The Power of Consumer Feedback

I was visiting the farmer's market this past Friday, and I was struck by the number of local meat providers who had signs explaining that they don't feed their livestock GMO feed.  The GMO issue has really gained some traction in the past six to nine months, so clearly no one had time to change their farming practices.  But those who already avoid GMOs listened to their market, and they used their packaging and advertising to provide the information their consumers want.  I made sure to load up on meat from our favorite farms, none of which use GMO feed in raising their livestock.

A similar thing has happened with my favorite yogurt.
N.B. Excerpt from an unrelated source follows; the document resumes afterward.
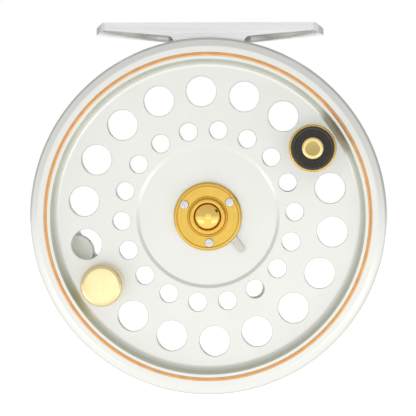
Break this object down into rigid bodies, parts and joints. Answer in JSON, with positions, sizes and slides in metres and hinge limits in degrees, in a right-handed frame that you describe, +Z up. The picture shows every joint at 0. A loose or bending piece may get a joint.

The yogurt market is a very competitive one right now, with Greek yogurts taking over where other traditional styles once held sway.  I don't personally care for Greek yogurt; in fact, the only kind I really like is the Yoplait Whips, which is a mousse-style yogurt.

I want to include some yogurt in my diet as a light lunch or to make sure I'm getting some of the valuable probiotics, but I wasn't willing to eat the Yoplait Whips because they were sweetened with HFCS.  But recently I picked up a container, and there it was: a notation that there is no HFCS in the Yoplait Whips.  I immediately added two or three containers to my cart.  I think the power of consumer concern is at work there.

I'm not claiming that this is a perfect product -- I would prefer it be made with organic milk (to avoid growth hormone) and perhaps contain a little less sugar.  But the elimination of HFCS has allowed this product to move from a "definitely not" to an "occasionally, sure" part of my diet.

It's all about the power of the consumer's voice.  We have to tell our food providers what concerns us about food production, and then we need to reward them for taking the right steps with our food dollars.  I'll keep buying the yummy meat raised with non-GMO feed, and I'll enjoy a Yoplait yogurt on occasion.  Maybe, if they make the move to use milk that comes from cows that haven't been given growth hormone, I'll make it a daily indulgence rather than an occasional treat.